Malik criticized Chopra over a February 26 tweet that read “Jai Hind” (“Long Live India”) and “#IndianArmedForces.”
“Ms. Chopra has publicly endorsed [Modi’s] Indian government position and also supported the nuclear threat issued to Pakistan by the Indian Defense Minister,” Pakistan’s Mazari said in her letter to the UNICEF executive director. “Her jingoism and support for violations by the Modi government of international conventions and UNSC resolutions on Kashmir, as well as support for the war, including nuclear war, undermines the credibility of the UN position to which she has been elevated.”

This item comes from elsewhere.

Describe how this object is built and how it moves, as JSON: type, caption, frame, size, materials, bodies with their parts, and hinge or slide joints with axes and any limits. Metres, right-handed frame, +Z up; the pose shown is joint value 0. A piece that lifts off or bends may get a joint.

Therefore, Mazari concluded, Chopra needed to be immediately removed as a UNICEF goodwill ambassador for peace: “Unless she is removed immediately, the very idea of a UN Goodwill Ambassador for Peace becomes a mockery globally. Therefore I would request that she be immediately denotified.”
“It was kind of hard hearing you talk about humanity because as your neighbor, a Pakistani, I know you’re a bit of a hypocrite,” the Pakistani-American influencer Ayesha Malik had said to Chopra at the Beautycon panel. “You’re a UNICEF ambassador for peace and you’re encouraging nuclear war against Pakistan. There’s no winner in this.”

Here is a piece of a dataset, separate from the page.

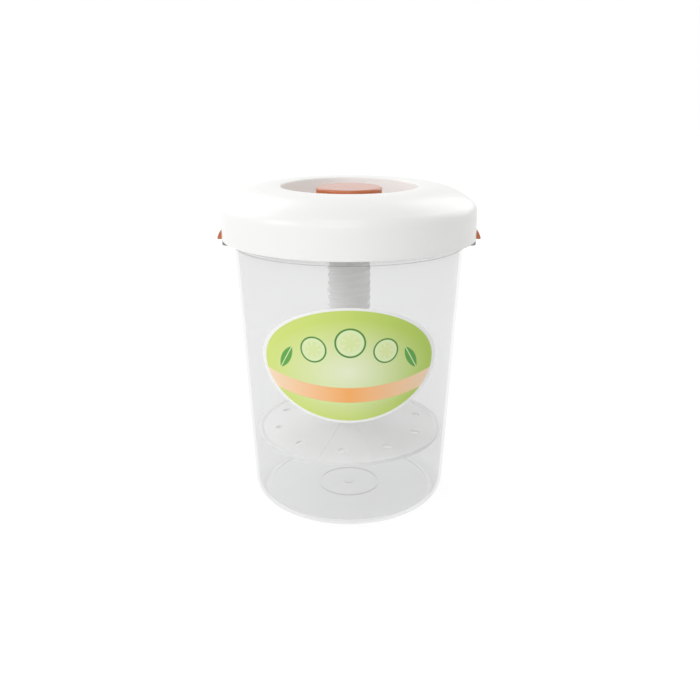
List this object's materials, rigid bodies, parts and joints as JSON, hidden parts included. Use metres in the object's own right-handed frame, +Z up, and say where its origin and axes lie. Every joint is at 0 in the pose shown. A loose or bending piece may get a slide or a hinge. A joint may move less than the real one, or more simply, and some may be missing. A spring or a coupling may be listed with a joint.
{
  "type": "pickle keeper with lift strainer",
  "caption": "Round clear jar with a domed lid and side clips; a knob on a coarse screw through the lid raises and lowers a perforated strainer plate.",
  "frame": {"origin": "Centre of the foot ring's face, at the bottom of the jar, where the keeper stands.", "axes": "+Z is up along the screw's axis; -Y is the front, where the label is; +X is the viewer's right, where one clip is, and -X has the other clip."},
  "size_m": [0.2368, 0.2292, 0.2958],
  "materials": {
    "clear_plastic": "clear, glossy, moulded",
    "label_film": null,
    "white_gloss": "white, semi-gloss, moulded",
    "gasket_rubber": "pale silicone rubber",
    "amber_brown": "orange-brown, glossy, slightly see-through",
    "pin_steel": "stainless wire",
    "white_matte": "white, satin, moulded"
  },
  "bodies": {
    "jar": {"jar": "clear_plastic", "jar_label": "label_film"},
    "lid": {"lid_cover": "white_gloss", "lid_liner": "white_gloss", "lid_gasket": "gasket_rubber", "clip_pin_left": "pin_steel", "clip_pin_right": "pin_steel"},
    "clip_left": {"clip_left": "amber_brown"},
    "clip_right": {"clip_right": "amber_brown"},
    "strainer": {"strainer": "white_matte"},
    "screw": {"screw_rod": "white_matte", "knob": "amber_brown", "rod_end_cap": "white_matte"}
  },
  "joints": [
    {"name": "lid_lift", "type": "slide", "parent": "jar", "child": "lid", "axis": [0, 0, 1], "range_m": [0, 0.23]},
    {"name": "clip_left_swing", "type": "hinge", "parent": "lid", "child": "clip_left", "pos_m": [-0.1096, 0, 0.2683], "axis": [0, 1, 0], "range_deg": [0, 75]},
    {"name": "clip_right_swing", "type": "hinge", "parent": "lid", "child": "clip_right", "pos_m": [0.1096, 0, 0.2683], "axis": [0, -1, 0], "range_deg": [0, 75]},
    {"name": "strainer_travel", "type": "slide", "parent": "lid", "child": "strainer", "axis": [0, 0, 1], "range_m": [0, 0.168]},
    {"name": "knob_turn", "type": "hinge", "parent": "strainer", "child": "screw", "pos_m": [0, 0, 0.0761], "axis": [0, 0, 1], "range_deg": [0, 4320]}
  ],
  "couplings": [
    {"joint": "strainer_travel", "follows": "knob_turn", "m_per_rad": 0.0022282}
  ]
}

While she was speaking, Malik’s microphone was taken away.
Chopra then asked if Malik was done “venting,” and responded that while she doesn’t support the war, she does support India.
“I have many, many friends from Pakistan, and I am from India, and war is not something that I’m really fond of but I am patriotic,” Chopra said. “So I’m sorry if I hurt sentiments to people who do love me and have loved me, but I think that all of us have a sort of middle ground that we all have to walk.”
The confrontation has drawn attention to both Chopra’s February tweet and the larger conflict between India and Pakistan, who have fought three wars over the disputed Kashmir region.